The film dramatizes the pursuit of the elusive "theory of everything" that would explain the fundamental laws of nature — both the microscopic (where quantum mechanics explain how things work) and the macroscopic world of the universe (where gravity governs).
"I wasn't sure I wanted to do it," Ooguri recalled. "It's an ambitious thing. In 30 minutes, you have to explain the microscopic world of elementary particles and quantum mechanics and also how the universe works and has evolved since the 'big bang.'"
They landed on the idea of personifying the theory as a mysterious man — named for the nine dimensions in "superstring theory" — with three scientists literally chasing him throughout the film. While they're in pursuit, the Man from the Nine Dimensions takes viewers through both the microscopic and macroscopic scales and through the history of the universe with the help of special effects.
"This is a metaphor for scientists' pursuit of the fundamental laws of nature," Ooguri explained.
As the scientists searched for a director who could pull off telling the story, the prolific filmmaker Takashi Shimizu — best known for "The Grudge" horror films — stepped up. Ooguri was skeptical at first that this was the right person to make a kid-friendly movie about theoretical physics.
"I thought, 'What? A horror movie director?'" he recalled with a laugh. "But it turned out the guy is great, because he has such a creative visual imagination and as a horror director he knows how to impress people. He came up with many good ideas."
Released last year in Japan in a 3-D dome version, the film became a popular draw at planetariums and won plaudits including the Best Educational Production Award in a field of 66 films from 15 countries at the International Planetarium Society Fulldome Festival. A new 2-D version — dubbed into English — will screen in Aspen.
"When I decided to help them with the movie, I went to planetariums to see who was coming," Ooguri said. "I saw elementary school kids, young couples who happened to wander in and retired people — all sorts of people.
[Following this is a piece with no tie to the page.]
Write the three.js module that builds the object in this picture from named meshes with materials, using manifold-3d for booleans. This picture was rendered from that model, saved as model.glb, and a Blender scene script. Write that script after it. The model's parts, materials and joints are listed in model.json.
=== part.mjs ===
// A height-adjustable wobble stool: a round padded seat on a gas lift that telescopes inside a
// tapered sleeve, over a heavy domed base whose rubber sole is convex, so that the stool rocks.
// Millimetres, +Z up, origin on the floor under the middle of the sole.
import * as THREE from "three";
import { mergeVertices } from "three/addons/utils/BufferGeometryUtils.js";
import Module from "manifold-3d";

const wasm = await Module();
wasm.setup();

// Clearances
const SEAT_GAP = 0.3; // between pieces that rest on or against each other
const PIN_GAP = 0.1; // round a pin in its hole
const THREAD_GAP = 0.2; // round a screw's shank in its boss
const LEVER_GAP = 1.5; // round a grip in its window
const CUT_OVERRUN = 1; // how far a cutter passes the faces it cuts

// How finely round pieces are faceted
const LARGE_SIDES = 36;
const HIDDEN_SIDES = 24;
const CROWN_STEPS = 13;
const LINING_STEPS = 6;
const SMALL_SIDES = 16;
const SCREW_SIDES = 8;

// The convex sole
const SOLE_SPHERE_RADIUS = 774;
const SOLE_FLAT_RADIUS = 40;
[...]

So, I thought, the movie should be something that everyone can enjoy."
Ooguri is a believer in the utmost importance of translating complex science to children and the masses — those of us who don't know our bosons from our fermions.
Scientific advancement in the U.S, Ooguri noted, depends upon public support and taxpayer money — the Aspen Center, for example, gets about half of its funding from the National Science Foundation — and upon young people growing into the scientists of tomorrow. That requires popular excitement about scientific discovery.
Ooguri himself credits his interest in science and his pursuit of a career in physics to Carl Sagan's "Cosmos" television series. He is thrilled by the idea that "The Man from the Nine Dimensions" might inspire some of the next generation of scientists.
But the ability to talk to lay people is a rare skill and a challenge for physicists.
"There's a creative aspect to public communication," Ooguri said. "It's easier if I can use a quadratic equation. It's an intellectual challenge to explain it without."
This, of course, is the point of the long-running public lecture series and kids' picnics at the Aspen Center for Physics, where Ooguri is spending his 22nd summer and his second year as its president. Ooguri specializes in elementary particle physics but he's also become a champion of public science literacy, writing popular science books and leading public outreach efforts like the Aspen series and "The Man from the Nine Dimensions."
Walking through the center's West End campus on a recent afternoon, passing physicists working equations on blackboards and sitting quietly among the aspen groves, Ooguri said the relaxed environment and cross-disciplinary emphasis of the nonprofit has been a boon to the advancement of human knowledge of the universe and led to historic breakthroughs. Sharing that knowledge with the rest of us in weekly talks by the leading physicists who visit the center is important, too.
"I hope that this has contributed to the public life of Aspen," he said.